* _SET EXERCISE_: Restate verbatim the lines between the one holding "shell = make_outside()" and the one holding "if empty is", both included, and no others.

* _RECORDED INFORMATION_:
• • • •

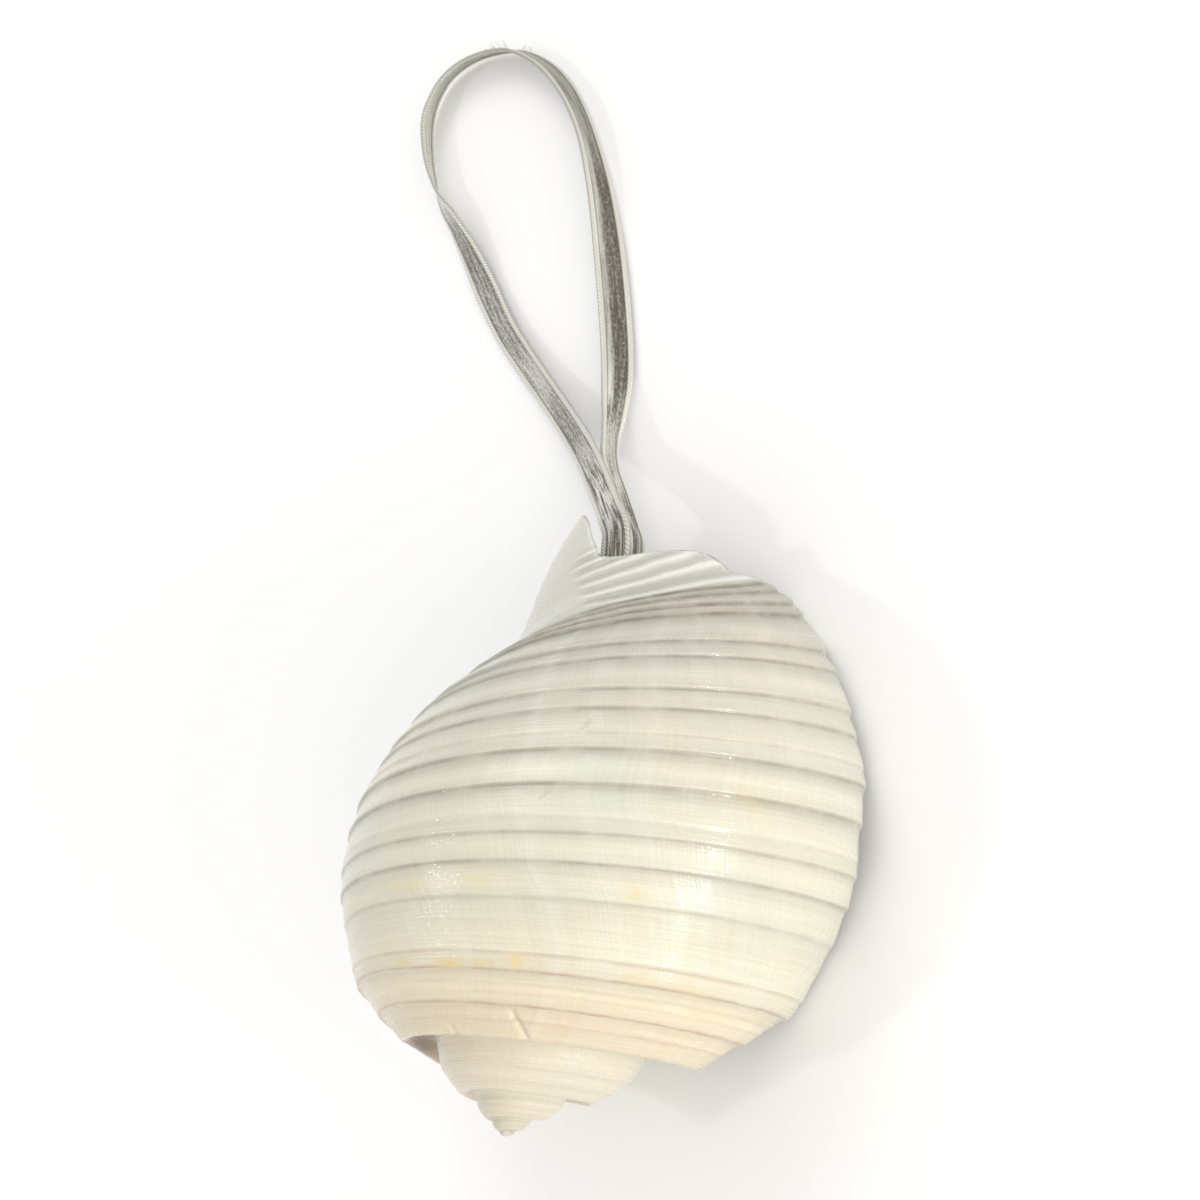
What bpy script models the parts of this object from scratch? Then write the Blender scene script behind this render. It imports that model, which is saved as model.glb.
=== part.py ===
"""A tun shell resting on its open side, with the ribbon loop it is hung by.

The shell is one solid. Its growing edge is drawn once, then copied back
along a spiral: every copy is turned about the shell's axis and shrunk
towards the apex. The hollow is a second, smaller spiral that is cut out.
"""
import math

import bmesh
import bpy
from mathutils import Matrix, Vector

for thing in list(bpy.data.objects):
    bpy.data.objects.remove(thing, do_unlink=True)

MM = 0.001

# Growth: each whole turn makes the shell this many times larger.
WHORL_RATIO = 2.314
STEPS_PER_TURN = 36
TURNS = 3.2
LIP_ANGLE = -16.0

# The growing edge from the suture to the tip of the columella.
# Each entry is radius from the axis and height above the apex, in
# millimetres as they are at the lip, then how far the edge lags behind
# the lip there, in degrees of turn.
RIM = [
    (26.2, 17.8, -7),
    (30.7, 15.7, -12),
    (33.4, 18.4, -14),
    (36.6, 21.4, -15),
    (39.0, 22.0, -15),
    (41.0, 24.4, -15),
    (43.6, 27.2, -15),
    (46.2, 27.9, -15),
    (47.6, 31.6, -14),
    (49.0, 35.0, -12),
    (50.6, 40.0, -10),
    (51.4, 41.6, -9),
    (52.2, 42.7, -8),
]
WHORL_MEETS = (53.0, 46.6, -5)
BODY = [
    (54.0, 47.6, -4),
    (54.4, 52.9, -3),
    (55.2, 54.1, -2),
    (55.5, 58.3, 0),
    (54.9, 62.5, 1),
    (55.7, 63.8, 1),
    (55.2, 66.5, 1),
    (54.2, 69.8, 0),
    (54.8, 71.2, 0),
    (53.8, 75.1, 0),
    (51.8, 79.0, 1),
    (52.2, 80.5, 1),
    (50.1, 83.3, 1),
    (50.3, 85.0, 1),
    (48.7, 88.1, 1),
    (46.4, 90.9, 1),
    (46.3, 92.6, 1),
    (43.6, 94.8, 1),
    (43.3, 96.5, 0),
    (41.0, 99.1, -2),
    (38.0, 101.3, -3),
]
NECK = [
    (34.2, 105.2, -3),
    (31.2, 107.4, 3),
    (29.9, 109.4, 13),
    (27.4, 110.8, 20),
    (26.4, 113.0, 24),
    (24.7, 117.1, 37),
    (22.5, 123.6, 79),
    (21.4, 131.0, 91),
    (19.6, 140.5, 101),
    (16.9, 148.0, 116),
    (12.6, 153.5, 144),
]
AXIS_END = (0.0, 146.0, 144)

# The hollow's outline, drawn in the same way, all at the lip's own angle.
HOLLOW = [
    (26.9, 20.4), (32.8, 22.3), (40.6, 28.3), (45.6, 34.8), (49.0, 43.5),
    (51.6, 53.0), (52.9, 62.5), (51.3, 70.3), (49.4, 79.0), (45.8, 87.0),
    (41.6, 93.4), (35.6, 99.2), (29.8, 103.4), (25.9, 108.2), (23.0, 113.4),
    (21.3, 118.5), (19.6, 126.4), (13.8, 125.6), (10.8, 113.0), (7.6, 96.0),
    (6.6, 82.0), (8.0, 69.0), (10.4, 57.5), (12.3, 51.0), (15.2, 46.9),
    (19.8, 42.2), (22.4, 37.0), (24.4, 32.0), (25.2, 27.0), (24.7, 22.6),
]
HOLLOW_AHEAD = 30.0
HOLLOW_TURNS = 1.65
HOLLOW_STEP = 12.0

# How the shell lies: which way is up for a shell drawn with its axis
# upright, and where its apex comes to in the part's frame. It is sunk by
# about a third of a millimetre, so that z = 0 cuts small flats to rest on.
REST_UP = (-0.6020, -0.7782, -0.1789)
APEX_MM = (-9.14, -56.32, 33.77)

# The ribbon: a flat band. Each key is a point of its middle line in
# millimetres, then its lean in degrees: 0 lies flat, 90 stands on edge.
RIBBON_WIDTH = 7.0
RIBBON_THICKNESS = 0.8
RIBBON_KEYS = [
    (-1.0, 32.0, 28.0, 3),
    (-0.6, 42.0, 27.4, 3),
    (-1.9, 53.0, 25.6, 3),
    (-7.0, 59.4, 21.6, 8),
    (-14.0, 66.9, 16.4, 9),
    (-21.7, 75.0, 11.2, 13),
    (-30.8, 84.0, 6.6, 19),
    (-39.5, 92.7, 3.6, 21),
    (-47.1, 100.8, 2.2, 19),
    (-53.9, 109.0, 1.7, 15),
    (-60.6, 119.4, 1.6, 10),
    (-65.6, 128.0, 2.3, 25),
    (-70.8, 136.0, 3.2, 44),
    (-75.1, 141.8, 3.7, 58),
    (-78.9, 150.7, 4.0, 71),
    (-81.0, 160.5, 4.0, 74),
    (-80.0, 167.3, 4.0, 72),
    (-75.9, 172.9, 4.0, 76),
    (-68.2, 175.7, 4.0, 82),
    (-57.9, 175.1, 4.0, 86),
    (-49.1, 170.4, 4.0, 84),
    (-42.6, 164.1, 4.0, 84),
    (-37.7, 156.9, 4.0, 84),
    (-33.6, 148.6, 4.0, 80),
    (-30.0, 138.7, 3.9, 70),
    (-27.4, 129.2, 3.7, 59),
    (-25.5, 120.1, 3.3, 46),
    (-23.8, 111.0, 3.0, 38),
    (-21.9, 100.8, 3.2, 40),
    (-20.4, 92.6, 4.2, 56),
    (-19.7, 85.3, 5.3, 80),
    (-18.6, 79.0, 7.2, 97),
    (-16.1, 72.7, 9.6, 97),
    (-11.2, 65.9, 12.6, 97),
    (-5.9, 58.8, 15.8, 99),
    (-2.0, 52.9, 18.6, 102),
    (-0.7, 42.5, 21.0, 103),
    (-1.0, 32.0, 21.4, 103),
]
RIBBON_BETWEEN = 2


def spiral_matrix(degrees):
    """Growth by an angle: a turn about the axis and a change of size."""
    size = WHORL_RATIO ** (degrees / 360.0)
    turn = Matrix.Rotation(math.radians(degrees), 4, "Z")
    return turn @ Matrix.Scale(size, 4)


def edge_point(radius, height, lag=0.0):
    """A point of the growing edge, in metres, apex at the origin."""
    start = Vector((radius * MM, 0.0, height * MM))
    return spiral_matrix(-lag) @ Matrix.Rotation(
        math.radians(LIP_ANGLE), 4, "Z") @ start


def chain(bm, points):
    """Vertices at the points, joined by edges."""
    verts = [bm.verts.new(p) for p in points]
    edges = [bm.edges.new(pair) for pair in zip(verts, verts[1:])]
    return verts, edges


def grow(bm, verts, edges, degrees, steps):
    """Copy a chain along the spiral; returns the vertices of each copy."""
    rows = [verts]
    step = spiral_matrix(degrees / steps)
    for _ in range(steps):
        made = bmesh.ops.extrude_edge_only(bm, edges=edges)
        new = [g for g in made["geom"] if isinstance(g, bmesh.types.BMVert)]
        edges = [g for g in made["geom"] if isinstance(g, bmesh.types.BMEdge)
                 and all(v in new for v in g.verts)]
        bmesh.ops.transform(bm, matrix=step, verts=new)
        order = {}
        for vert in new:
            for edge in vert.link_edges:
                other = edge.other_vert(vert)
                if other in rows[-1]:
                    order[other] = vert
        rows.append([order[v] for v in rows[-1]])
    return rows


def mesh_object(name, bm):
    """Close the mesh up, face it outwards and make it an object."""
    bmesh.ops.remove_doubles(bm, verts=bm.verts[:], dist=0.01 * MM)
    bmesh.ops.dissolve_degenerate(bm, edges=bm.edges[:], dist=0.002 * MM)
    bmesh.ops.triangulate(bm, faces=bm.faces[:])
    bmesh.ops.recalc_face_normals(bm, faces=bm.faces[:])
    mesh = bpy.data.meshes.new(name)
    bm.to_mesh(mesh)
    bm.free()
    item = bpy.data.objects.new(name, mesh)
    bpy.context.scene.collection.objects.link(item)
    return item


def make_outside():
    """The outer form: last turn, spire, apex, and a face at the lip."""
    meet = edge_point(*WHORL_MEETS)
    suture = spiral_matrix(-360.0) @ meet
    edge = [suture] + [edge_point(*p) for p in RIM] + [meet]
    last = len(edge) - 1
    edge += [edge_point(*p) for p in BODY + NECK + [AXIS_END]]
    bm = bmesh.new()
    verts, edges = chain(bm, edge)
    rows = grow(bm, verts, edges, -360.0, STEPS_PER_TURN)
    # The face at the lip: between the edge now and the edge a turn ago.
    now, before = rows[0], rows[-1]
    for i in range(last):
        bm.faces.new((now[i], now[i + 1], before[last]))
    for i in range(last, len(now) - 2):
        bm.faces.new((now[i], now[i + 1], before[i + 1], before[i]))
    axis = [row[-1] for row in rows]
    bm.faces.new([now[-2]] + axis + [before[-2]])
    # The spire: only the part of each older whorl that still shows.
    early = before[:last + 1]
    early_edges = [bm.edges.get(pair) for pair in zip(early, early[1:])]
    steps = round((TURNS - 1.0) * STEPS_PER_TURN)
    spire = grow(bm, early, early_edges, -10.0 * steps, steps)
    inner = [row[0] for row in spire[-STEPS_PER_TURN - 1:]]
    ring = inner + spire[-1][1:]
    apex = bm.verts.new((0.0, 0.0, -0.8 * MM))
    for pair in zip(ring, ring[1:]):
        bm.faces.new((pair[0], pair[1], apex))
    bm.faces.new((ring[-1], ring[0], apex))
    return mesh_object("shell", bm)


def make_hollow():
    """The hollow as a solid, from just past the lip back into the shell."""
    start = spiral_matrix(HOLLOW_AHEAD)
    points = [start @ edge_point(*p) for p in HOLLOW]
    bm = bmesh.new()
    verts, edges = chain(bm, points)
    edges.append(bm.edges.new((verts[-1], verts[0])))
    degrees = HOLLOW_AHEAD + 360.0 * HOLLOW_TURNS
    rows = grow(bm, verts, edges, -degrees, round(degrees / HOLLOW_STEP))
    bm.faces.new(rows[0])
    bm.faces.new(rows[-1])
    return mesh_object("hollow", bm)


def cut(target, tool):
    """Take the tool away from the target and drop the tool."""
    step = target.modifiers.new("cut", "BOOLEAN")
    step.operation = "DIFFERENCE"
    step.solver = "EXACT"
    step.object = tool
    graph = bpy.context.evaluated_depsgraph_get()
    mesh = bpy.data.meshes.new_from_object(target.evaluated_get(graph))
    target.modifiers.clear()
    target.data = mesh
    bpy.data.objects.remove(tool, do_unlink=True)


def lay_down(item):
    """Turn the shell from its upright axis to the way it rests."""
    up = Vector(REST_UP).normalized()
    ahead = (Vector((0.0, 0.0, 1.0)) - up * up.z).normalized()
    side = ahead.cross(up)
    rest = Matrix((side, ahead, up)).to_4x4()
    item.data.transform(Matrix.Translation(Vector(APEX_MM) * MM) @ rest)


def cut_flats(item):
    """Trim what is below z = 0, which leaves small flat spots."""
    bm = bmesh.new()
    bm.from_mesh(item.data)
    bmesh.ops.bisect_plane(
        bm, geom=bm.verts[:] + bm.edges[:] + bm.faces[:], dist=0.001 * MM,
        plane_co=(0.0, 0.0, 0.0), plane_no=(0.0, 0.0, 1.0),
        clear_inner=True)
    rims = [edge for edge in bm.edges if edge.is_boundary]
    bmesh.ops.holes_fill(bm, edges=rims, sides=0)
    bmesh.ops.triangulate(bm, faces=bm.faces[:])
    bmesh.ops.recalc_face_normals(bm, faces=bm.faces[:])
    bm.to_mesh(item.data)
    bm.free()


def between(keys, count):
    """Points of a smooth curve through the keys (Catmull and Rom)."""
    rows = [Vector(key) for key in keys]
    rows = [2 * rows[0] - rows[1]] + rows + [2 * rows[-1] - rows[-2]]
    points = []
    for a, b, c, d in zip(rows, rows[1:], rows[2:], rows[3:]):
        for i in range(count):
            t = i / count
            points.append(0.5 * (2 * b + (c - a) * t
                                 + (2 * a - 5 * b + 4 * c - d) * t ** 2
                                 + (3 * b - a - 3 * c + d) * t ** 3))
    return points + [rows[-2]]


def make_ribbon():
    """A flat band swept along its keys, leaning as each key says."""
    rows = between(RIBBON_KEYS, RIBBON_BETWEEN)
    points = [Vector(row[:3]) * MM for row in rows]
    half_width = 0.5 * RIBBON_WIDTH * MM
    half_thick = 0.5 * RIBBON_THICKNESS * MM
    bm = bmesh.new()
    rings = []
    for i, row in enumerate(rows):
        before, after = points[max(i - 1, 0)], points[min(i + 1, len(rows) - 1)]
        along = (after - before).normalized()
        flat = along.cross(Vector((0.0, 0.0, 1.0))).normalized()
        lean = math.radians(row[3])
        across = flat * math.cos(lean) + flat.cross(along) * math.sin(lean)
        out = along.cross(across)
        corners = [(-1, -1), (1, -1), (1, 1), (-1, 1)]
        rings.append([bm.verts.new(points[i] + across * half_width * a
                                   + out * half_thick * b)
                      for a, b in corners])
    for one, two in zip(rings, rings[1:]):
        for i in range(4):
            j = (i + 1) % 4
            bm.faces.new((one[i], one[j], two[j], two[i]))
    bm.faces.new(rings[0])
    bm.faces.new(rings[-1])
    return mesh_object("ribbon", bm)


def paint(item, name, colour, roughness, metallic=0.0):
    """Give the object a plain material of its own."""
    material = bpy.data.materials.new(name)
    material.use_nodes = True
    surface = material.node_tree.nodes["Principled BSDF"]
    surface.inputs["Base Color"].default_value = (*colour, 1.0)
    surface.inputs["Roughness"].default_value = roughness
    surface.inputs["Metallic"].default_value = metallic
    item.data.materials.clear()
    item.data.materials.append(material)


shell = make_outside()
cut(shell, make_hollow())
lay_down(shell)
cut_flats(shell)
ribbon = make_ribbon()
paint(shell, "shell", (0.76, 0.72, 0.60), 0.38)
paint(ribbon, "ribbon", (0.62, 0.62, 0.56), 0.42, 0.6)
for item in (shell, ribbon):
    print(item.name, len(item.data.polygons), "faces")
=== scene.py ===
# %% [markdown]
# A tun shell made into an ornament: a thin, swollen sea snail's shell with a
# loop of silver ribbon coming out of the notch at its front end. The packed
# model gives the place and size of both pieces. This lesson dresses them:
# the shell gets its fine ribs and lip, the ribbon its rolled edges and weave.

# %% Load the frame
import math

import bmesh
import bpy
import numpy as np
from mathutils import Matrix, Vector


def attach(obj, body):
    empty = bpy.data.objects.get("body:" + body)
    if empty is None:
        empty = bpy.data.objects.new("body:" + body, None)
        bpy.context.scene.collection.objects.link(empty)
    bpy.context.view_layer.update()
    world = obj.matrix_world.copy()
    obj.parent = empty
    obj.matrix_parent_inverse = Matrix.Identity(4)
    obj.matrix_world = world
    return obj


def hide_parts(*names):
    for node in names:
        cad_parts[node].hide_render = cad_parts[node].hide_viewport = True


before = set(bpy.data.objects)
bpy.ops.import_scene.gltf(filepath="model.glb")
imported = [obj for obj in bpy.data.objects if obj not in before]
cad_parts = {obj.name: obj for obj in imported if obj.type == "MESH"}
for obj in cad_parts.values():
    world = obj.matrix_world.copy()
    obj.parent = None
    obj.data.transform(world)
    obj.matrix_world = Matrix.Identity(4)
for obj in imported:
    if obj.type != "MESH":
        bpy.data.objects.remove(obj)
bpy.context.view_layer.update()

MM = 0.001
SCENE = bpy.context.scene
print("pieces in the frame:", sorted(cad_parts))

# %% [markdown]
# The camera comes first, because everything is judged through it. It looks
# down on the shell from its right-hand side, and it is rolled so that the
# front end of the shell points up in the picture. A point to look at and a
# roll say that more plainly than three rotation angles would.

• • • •

* _EXERCISE SOLUTION_:
shell = make_outside()
cut(shell, make_hollow())
lay_down(shell)
cut_flats(shell)
ribbon = make_ribbon()
paint(shell, "shell", (0.76, 0.72, 0.60), 0.38)
paint(ribbon, "ribbon", (0.62, 0.62, 0.56), 0.42, 0.6)
for item in (shell, ribbon):
    print(item.name, len(item.data.polygons), "faces")
=== scene.py ===
# %% [markdown]
# A tun shell made into an ornament: a thin, swollen sea snail's shell with a
# loop of silver ribbon coming out of the notch at its front end. The packed
# model gives the place and size of both pieces. This lesson dresses them:
# the shell gets its fine ribs and lip, the ribbon its rolled edges and weave.

# %% Load the frame
import math

import bmesh
import bpy
import numpy as np
from mathutils import Matrix, Vector


def attach(obj, body):
    empty = bpy.data.objects.get("body:" + body)
    if empty is None:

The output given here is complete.